Depuis lors en effet, «la construction du nouvel avion avance très bien», avise André Borschberg. Le nouveau longeron a été livré en juillet 2013 ; «il a récemment passé tous les tests de charge», avec une contrainte maximale de 4,9 tonnes. Toutes les pièces – structure, cockpit, fuselage, etc. – sont prêtes. Les cellules solaires, qui constituent elles-mêmes la surface portante des ailes, seront installées en décembre sur les dizaines de nervures en fibres de carbone. «Le gros de l’engin devrait être assemblé à Dübendorf en janvier, puis l’assemblage final se fera dans le hangar de Payerne au printemps», dit le directeur de Solar Impulse. Sans accroc d’ici là, l’avion HB-SIB devrait être dévoilé le 9 avril 2014 sur la base aérienne vaudoise.
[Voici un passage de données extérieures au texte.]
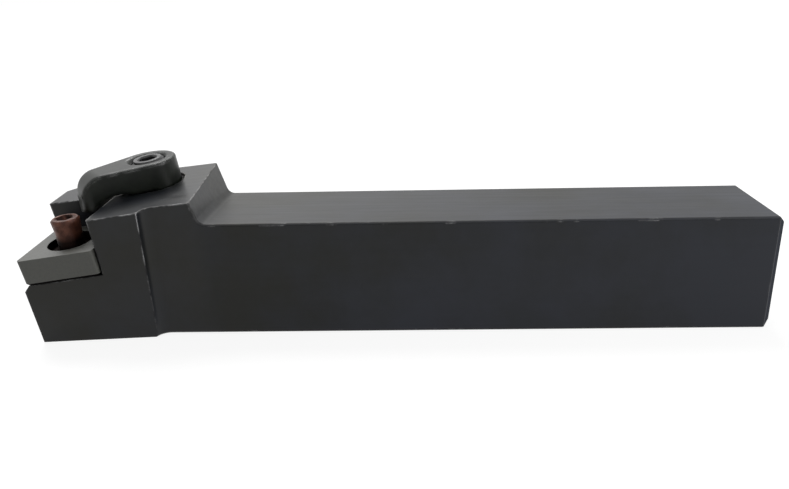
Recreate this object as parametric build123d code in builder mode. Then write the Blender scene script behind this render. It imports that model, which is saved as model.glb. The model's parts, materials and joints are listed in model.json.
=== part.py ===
from build123d import *
import math
import os

# Turning tool holder: a square shank with a tilted insert pocket, a shim, a lock pin and a top clamp.
# Millimetres. +X runs to the shank's tail, -Y is the cutting side and +Z is up.
# The origin lies on the base, on the shank's centre line, half way along the tool.

# Tool
tool_length = 127.4  # from the cutting corner to the tail: 125 nominal, tolerance +2.5 / 0
shank_height = 20.0
shank_width = 20.0
cutting_height = 20.0  # from the base to the cutting corner
cutting_offset = 25.0  # from the back of the shank to the cutting corner
lead_relief = 5.0  # degrees between each free edge of the insert and the tool's axes
seat_tilt = 6.0  # degrees, towards the tip and towards the cutting side
tail_chamfer = 1.2
edge_break = 0.3

# Insert that the pocket is made for: an 80 degree rhomb, not part of the tool
insert_circle = 12.7
insert_thickness = 4.76
insert_angle = 80.0

# Head
head_above_insert = 0.2
rear_draft = 17.0  # degrees from the vertical
rear_fillet = 1.5
head_length = 30.45  # from the cutting corner to the foot of the rear face, at the shank's top
side_setback = 1.25  # from the cutting corner to the head's near side, at the cutting height
side_relief = 1.5
front_stand = 0.5  # of the head's front face beyond the insert's front edge, at the seat
front_relief = 6.5
seat_front_chamfer = 1.0
wall_setback = 0.75  # of the back wall's front end behind the insert's front edge
wall_chamfer = 0.2
back_corner_cut = 9.8  # from the cutting corner, along the tool
back_corner_angle = 39.0  # degrees from the tool's axis
runout_radius = 2.1
runout_start = 23.2  # from the cutting corner to where the shank's side begins
pocket_corner_radius = 1.0

# Shim
shim_circle = 12.3
shim_thickness = 4.76
shim_corner_radius = 0.55
shim_bottom_chamfer = 0.5
shim_sink_radius = 3.85
shim_sink_depth = 2.3

# Lock pin: it leans less than the seat, so that it draws the insert into the pocket's corner
pin_tilt = 3.0  # degrees, towards the tip and towards the cutting side
pin_thread_radius = 3.0
pin_neck_radius = 2.15
pin_head_radius = 2.35
pin_head_height = 4.2  # above the shim
pin_head_taper = 2.0
pin_length = 18.5
pin_end_chamfer = 0.3
pin_socket = 2.5
pin_socket_depth = 2.6
collar_height = 0.8

# Clamp
clamp_bearing = 39.0  # degrees between the clamp and the tool's axis
clamp_screw_back = 18.95  # from the cutting corner to the clamp screw's foot, along the tool
clamp_screw_side = 18.0  # the same, across the tool
heel_radius = 4.9
heel_height = 4.4
nose_reach = 13.3
nose_lean = 0.4  # of the nose's foot beyond its bend
nose_radius = 2.7
nose_height = 4.8
nose_draw = 0.8  # of the nose below the insert's top while no insert holds it up
nose_bend = 3.9
nose_pad = 1.5
arch_height = 0.8
arch_spring = 0.2
heel_recess_gap = 0.6
heel_recess_depth = 0.8

# Clamp screw
screw_radius = 3.0
screw_length = 21.0
screw_above_top = 0.2
screw_end_chamfer = 0.4
screw_neck_radius = 2.4
screw_neck_length = 1.5
screw_socket = 3.0
screw_socket_depth = 3.2
screw_hole_spare = 1.5
bore_chamfer = 0.4

running_gap = 0.05
stock_height = 1.5 * shank_height  # of the blocks and cuts that are trimmed later
stock_length = 1.5 * head_length

# Datums
tip_x = -tool_length / 2
tail_x = tool_length / 2
back_y = shank_width / 2
near_y = -shank_width / 2
tip_y = back_y - cutting_offset
tilt = math.tan(math.radians(seat_tilt))
up = Vector(-tilt, -tilt, 1)
half_angle = math.radians(insert_angle / 2)

# Planes of the tilted pocket: local x runs to the tail, local z leaves the seat.
cutting_plane = Plane(origin=(tip_x, tip_y, cutting_height), x_dir=(1, 0, tilt), z_dir=up)
centre_reach = insert_circle / 2 / math.sin(half_angle) * math.cos(math.radians(45))
insert_centre = cutting_plane.from_local_coords((centre_reach, centre_reach, 0))
insert_top = Plane(origin=insert_centre, x_dir=(1, 0, tilt), z_dir=up)
shim_top = insert_top.offset(-insert_thickness)
seat = shim_top.offset(-shim_thickness)
head_top = insert_top.offset(head_above_insert)

# Planes of the lock pin, whose axis passes through the middle of the insert; origin on the shim's top.
pin_lean = math.tan(math.radians(pin_tilt))
pin_up = Vector(-pin_lean, -pin_lean, 1).normalized()
pin_foot = insert_centre - cutting_plane.z_dir * insert_thickness / 2 - pin_up * insert_thickness / 2
pin_plane = Plane(origin=pin_foot, x_dir=(1, 0, pin_lean), z_dir=pin_up)
pin_side = Plane(origin=pin_foot, x_dir=pin_plane.x_dir, z_dir=-pin_plane.y_dir)
pin_axis = Axis(pin_foot, pin_up)


def rhomb(circle):
    """Corners of an 80 degree rhomb round its inscribed circle, from the tip anticlockwise."""
    acute = circle / 2 / math.sin(half_angle)
    obtuse = circle / 2 / math.cos(half_angle)
    reaches = [(acute, 225), (obtuse, 315), (acute, 45), (obtuse, 135)]
    return [(r * math.cos(math.radians(a)), r * math.sin(math.radians(a))) for r, a in reaches]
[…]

De son côté, Bertrand Piccard a d’ores et déjà agendé un vol de 72 heures à son bord. Mais virtuel uniquement, puisqu’il se déroulera entre le 17 et le 20 décembre à Dübendorf, dans le simulateur prévu à cet effet. Le psychiatre y testera notamment les méthodes d’auto-hypnose qu’il entend utiliser pour se reposer durant les longues étapes du périple autour du monde.